At first glance, however, the Booker Prize shortlist seem as varied as ever. Joshua Ferris’s To Rise Again at a Decent Hour deals with internet trolling and impersonation; J by Howard Jacobson is a dystopian novel where two lovers are unable to discuss the past; Karen Joy Fowler’s We Are All Completely Beside Ourselves concentrates on one particular character telling the story of her life; both Neel Mukherjee’s The Lives of Others and Richard Flanagan’s The Narrow Road to the Deep North are historical, the former being set in Calcutta in 1967 whilst the latter is situated in a WWII Japanese prisoner-of-war camp; and How to be Both by Ali Smith straddles the 1460s and the 1960s. It’s clear that breadth of subject matter has not been compromised.

However, if the Booker Prize was aiming for a wider, less westernised shortlist, they could have tried a lot harder – two British writers, two American writers, one Australian writer and one Indian writer living in London. This begs the question why on earth the new regulations were brought in at all. The Booker Prize in 2013 was far more international, with authors from Zimbabwe, New Zealand, Canada and Ireland.

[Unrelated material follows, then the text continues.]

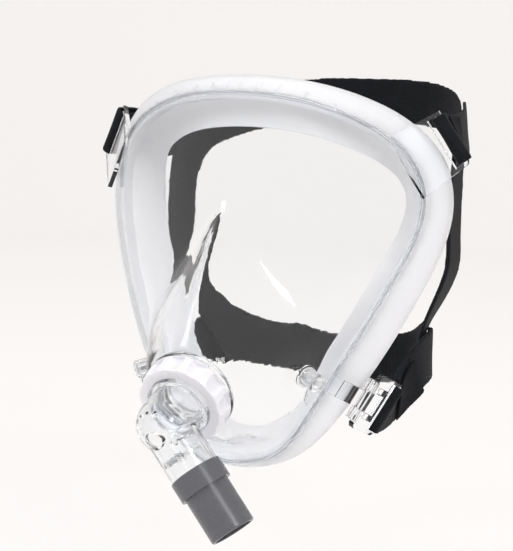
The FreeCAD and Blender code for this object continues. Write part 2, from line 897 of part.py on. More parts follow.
# Caps on the pressure ports: a cup with a pull tab
def port_cap(name, frame):
    body = new_body(name, frame)
    turned(body, "cup", [
        ("0", "nipple_length + 0.3"),
        ("nipple_r + running_gap", "nipple_length + 0.3"),
        ("nipple_r + running_gap", "0.95"),
        ("cap_r", "0.95"),
        ("cap_r", "2.4"),
        ("cap_r - 0.6", "3.2"),
        ("cap_r - 0.6", "nipple_length + 1.0"),
        ("cap_r - 1.4", "nipple_length + 1.8"),
        ("0", "nipple_length + 1.8"),
    ])
    tab = outline(body, "tab_outline", "XY_Plane", [
        ("3.8", "-3.4"), ("9.6", "-3.4"), ("11.8", "-1.4"), ("11.8", "1.4"), ("9.6", "3.4"), ("3.8", "3.4"),
    ])
    tab.AttachmentOffset = FreeCAD.Placement(V(0, 0, 6.2), FreeCAD.Rotation())
    padded(body, "tab", tab, "1.7")
    finish(body, name)


port_cap("port_cap_left", NIPPLE)
port_cap("port_cap_right", mirror_frame(NIPPLE, AXIS_X))


# Quick-release clips: a plate with snap jaws, a sprung tongue and a strap slot
CLIP_FACE = V(0.872, -0.281, -0.395)
CLIP = frame_on(HOOK_BAR, CLIP_FACE, HOOK_ALONG * -1)
CLIP_BAR_Y = 20.3


def clip(name, frame):
    body = new_body(name, frame)
    plate_outline = outline(body, "plate_outline", "XY_Plane", [
        ("-12.9", "2.4"), ("-14.6", "4.2"), ("-14.6", "20"), ("-13.2", "21.6"),
        ("13.2", "21.6"), ("14.6", "20"), ("14.6", "4.2"), ("12.9", "2.4"),
    ])
    padded(body, "plate", plate_outline, "3.2", centred=True)
    jaw = disc(body, "jaw_outline", "YZ_Plane", "0", "0", "3.1")
    padded(body, "jaw", jaw, "21.6", centred=True)
    middle = outline(body, "arm_gap_outline", "XY_Plane", [("-5", "-5"), ("5", "-5"), ("5", "4.4"), ("-5", "4.4")])
    pocketed(body, "arm_gap", middle, "20")
    grip = disc(body, "bar_hole_outline", "YZ_Plane", "0", "0", "1.66")
    pocketed(body, "bar_hole", grip, "60")
    mouth = outline(body, "mouth_outline", "YZ_Plane", [("-6", "-1.25"), ("0", "-1.25"), ("0", "1.25"), ("-6", "1.25")])
    pocketed(body, "mouth", mouth, "60")
    tongue = outline(body, "tongue_slot", "XY_Plane", [
        ("-8.6", "6.4"), ("-5.4", "6.4"), ("-5.4", "12.2"), ("5.4", "12.2"),
        ("5.4", "6.4"), ("8.6", "6.4"), ("8.6", "14.2"), ("-8.6", "14.2"),
    ])
    pocketed(body, "tongue", tongue, "20")
    slot = outline(body, "strap_slot", "XY_Plane", [("-13", "16.0"), ("13", "16.0"), ("13", "19.1"), ("-13", "19.1")])
    pocketed(body, "slot", slot, "20")
    finish(body, name)


clip("clip_left", CLIP)
clip("clip_right", mirror_frame(CLIP, AXIS_Y))


# The head that the headgear closes round: half width, half length, middle
def eased(t):
    t = max(0.0, min(1.0, t))
    return t * t * (3 - 2 * t)


def head_point(turn, z):
    low = eased((5 - z) / 50.0)
    crown = eased((z - 60) / 60.0)
    a = 77.5 - 18.5 * low - 8 * crown
    b = 84.0 - 24.0 * low - 8 * crown
    mid = 88.0 + 4.0 * low
    return V(a * math.cos(math.radians(turn)), mid + b * math.sin(math.radians(turn)), z)


def head(turn, z, out):
    across = head_point(turn + 1, z) - head_point(turn - 1, z)
    upward = head_point(turn, z + 1) - head_point(turn, z - 1)
    normal = across.cross(upward).normalize()
    return head_point(turn, z) + normal * out, normal


# Headgear yoke: one ring of padded fabric behind the head
YOKE = [(90, 82), (64, 81), (38, 76), (15, 64), (7, 40), (7, 10), (9, -18), (20, -42), (52, -54), (90, -58)]
YOKE_THICK = 2.0


def corner_cut(stations, rounds):
    # Rounds the corners of a line of (turn, height) stations.
    for _ in range(rounds):
        cut = [stations[0]]
        for (t0, z0), (t1, z1) in zip(stations, stations[1:]):
            cut.append((t0 * 0.75 + t1 * 0.25, z0 * 0.75 + z1 * 0.25))
            cut.append((t0 * 0.25 + t1 * 0.75, z0 * 0.25 + z1 * 0.75))
        stations = cut + [stations[-1]]
    return stations


def yoke():
    half = [head(turn, z, 0) for turn, z in corner_cut(YOKE, 2)]
    other = [(V(-p.x, p.y, p.z), V(-n.x, n.y, n.z)) for p, n in half[1:-1][::-1]]
    path = half + other
    across = []
    for k, (p, n) in enumerate(path):
        along = path[(k + 1) % len(path)][0] - path[k - 1][0]
        across.append(n.cross(along).normalize())
    reach = size("strap_width") * 0.5
    rings = []
    for side, out in ((-1, 0.0), (1, 0.0), (1, YOKE_THICK), (-1, YOKE_THICK)):
        rings.append([p + w * (side * reach) + n * out for (p, n), w in zip(path, across)])
    return loop_solid(rings)


feature("headgear_yoke", yoke())


# Straps: a loop of webbing round a bar, then a tail to the yoke
def open_surface(lines, degree_u):
    count = len(lines[0])
    spans = count - degree_u
    knots = list(range(spans + 1))
    mults = [degree_u + 1] + [1] * (spans - 1) + [degree_u + 1]
    poles = [[line[i] for line in lines] for i in range(count)]
    surface = Part.BSplineSurface()
    surface.buildFromPolesMultsKnots(poles, mults, [2, 2], knots, [0, 1], False, False, degree_u, 1)
    return surface


def ribbon(stations, width, thick):
    # Stations are middle point, direction of the width and outward face.
    corners = []
    for side, out in ((-1, -1), (1, -1), (1, 1), (-1, 1)):
        corners.append([p + w * (side * width / 2) + n * (out * thick / 2) for p, w, n in stations])
    faces = [open_surface([a, b], 3).toShape() for a, b in zip(corners, corners[1:] + corners[:1])]
    for end in (0, -1):
        loop = [c[end] for c in corners]
        faces.append(open_surface([[loop[0], loop[1]], [loop[3], loop[2]]], 1).toShape())
    joined = Part.Shell(faces)
    joined.sewShape()
    solid = Part.Solid(Part.Shell(joined.Faces))
    if solid.Volume < 0:
        solid.reverse()
    return solid


def strap_path(bar, along, leg, face, clear, places):
    # Stations from the bar to the yoke: a smooth bend, then points laid on the head.
    thick = size("strap_thick")
    start = bar - face * (clear + thick / 2)
    laid = []
    for turn, z, out in places:
        p, n = head(turn, z, out)
        laid.append((p, n))
    end, last_face = laid[0]
    onward = (laid[1][0] - end).normalize()
    last_width = onward.cross(last_face).normalize()
    if last_width.dot(along) < 0:
        last_width = last_width * -1
    reach = (end - start).Length
    one = start + leg * (0.4 * reach)
    two = end - onward * (0.35 * reach)
    stations = []
    for k in range(8):
        t = k / 7.0
        q = 1 - t
        p = start * q ** 3 + one * (3 * q * q * t) + two * (3 * q * t * t) + end * t ** 3
        ahead = (one - start) * (q * q) + (two - one) * (2 * q * t) + (end - two) * (t * t)
        ahead = ahead.normalize()
        n = between(face, last_face, eased(t))
        w = between(along, last_width, eased(t))
        w = (w - ahead * w.dot(ahead)).normalize()
        side = ahead.cross(w)
        if side.dot(n) < 0:
            side = side * -1
        stations.append((p, w, side))
    for p, n in laid[1:]:
        w = (last_width - n * last_width.dot(n)).normalize()
        stations.append((p, w, n))
    return stations


def webbing(bar, leg, face, clear, path, layers):
    # One length of webbing: the doubled-back end, the turn round the bar, then the run to the yoke.
    thick = size("strap_thick")
    w = path[0][1]
    stations = outer_layer(path, clear, layers, 0.0)[::-1]
    for k in range(1, 8):
        turn = math.radians(22.5 * k)
        n = face * math.cos(turn) - leg * math.sin(turn)
        stations.append((bar + n * (clear + thick / 2), w, n))
    stations += [(p, w, n * -1) for p, w, n in path]
    return ribbon(stations, size("strap_width"), thick)


def outer_layer(path, clear, layers, lift):
    # The layer over the strap: it starts across the bar and closes down onto the strap.
    thick = size("strap_thick")
    found = []
    for k in range(layers):
        drop = eased(k / 3.0)
        gap = (2 * clear + thick) * (1 - drop) + (thick + 0.25) * drop
        p, w, n = path[k]
        found.append((p + n * (gap + lift), w, n))
    return found


def hook_tab(path, clear, layers):
    thick = size("strap_thick")
    stations = outer_layer(path, clear, layers, thick / 2 + 1.2)[-4:]
    return ribbon(stations, size("strap_width") - 3, 1.2)


SEWN = YOKE_THICK + size("strap_thick") / 2 + size("soft_gap")
UPPER_BAR = EAR.multVec(V(0, EAR_REACH + 0.05, 0))
LOWER_BAR = CLIP.multVec(V(0, CLIP_BAR_Y, 0))


def strap_set(level, bar, along, toward, clear, places, layers):
    along = V(along).normalize()
    leg = (toward - along * toward.dot(along)).normalize()
    face = leg.cross(along)
    if face.x < 0:
        face = face * -1
    path = strap_path(bar, along, leg, face, clear, places)
    strap = webbing(bar, leg, face, clear, path, layers)
    tab = hook_tab(path, clear, layers)
    feature(level + "_strap_left", strap)
    feature(level + "_strap_right", mirrored(strap))
    feature(level + "_hook_tab_left", tab)
    feature(level + "_hook_tab_right", mirrored(tab))


UPPER_PLACES = [(4, 63, SEWN + 1.1), (11, 64.5, SEWN + 0.8), (18, 66.5, SEWN + 0.6), (25, 69, SEWN + 0.4)]
strap_set("upper", UPPER_BAR, EAR_ALONG, V(-0.31, 0.945, 0.106), 2.2, UPPER_PLACES, 6)
LOWER_PLACES = [(2, -49, SEWN + 3.2), (11, -47, SEWN + 3.6), (20, -46, SEWN + 3.1), (29, -47, SEWN + 1.6)]
strap_set("lower", LOWER_BAR, HOOK_ALONG, V(0.05, 0.97, 0.05), 2.4, LOWER_PLACES, 6)

doc.recompute()
for obj in doc.Objects:
    wrong = [w for w in obj.State if w in ("Invalid", "Error")]
    if wrong:
        raise RuntimeError("%s is %s" % (obj.Name, wrong))
os.makedirs("parts", exist_ok=True)
for obj in parts:
    shape = obj.Shape
    if shape.isNull() or not shape.isValid() or not shape.Solids:
        raise RuntimeError("%s has no valid solid" % obj.Label)
    shape.exportStep("parts/%s.step" % obj.Label)
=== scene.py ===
import json
import math

import bmesh
import bpy
from mathutils import Matrix, Vector, noise

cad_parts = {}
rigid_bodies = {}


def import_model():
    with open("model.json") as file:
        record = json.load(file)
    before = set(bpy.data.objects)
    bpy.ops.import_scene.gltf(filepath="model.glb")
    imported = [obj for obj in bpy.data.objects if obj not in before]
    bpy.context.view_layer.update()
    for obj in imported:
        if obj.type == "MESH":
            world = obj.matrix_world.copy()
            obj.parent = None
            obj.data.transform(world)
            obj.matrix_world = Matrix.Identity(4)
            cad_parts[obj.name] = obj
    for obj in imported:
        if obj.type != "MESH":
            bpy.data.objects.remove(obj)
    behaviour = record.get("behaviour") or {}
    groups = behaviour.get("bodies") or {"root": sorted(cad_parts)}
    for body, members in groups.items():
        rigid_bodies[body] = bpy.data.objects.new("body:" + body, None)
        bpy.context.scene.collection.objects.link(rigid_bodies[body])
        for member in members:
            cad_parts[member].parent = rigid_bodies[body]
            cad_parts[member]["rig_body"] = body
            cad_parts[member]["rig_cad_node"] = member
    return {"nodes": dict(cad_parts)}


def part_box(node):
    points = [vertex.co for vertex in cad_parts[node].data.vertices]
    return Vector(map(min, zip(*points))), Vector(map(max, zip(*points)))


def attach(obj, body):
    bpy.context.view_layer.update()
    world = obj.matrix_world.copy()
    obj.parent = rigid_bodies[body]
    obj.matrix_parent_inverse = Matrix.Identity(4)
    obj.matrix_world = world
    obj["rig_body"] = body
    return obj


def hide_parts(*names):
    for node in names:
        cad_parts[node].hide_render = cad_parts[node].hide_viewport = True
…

Unfortunately for the average reader like you and I, the Booker Prize seems to have lost the plot. The distinctive British entries have been lost, and questions are continually raised about what makes a Booker Prize-winning novel – Hilary Mantel’s Wolf Hall, for example, is a dry and dull read and to this day I still haven’t attempted to read it all. If the shortlist continues to be dominated by authors not from Commonwealth countries, it will be a big shame for that particular community of novelists. The Booker Prize’s distinctiveness needs to be brought back as a unique outlet for outstanding British or Commonwealth work before people stop taking any notice of it.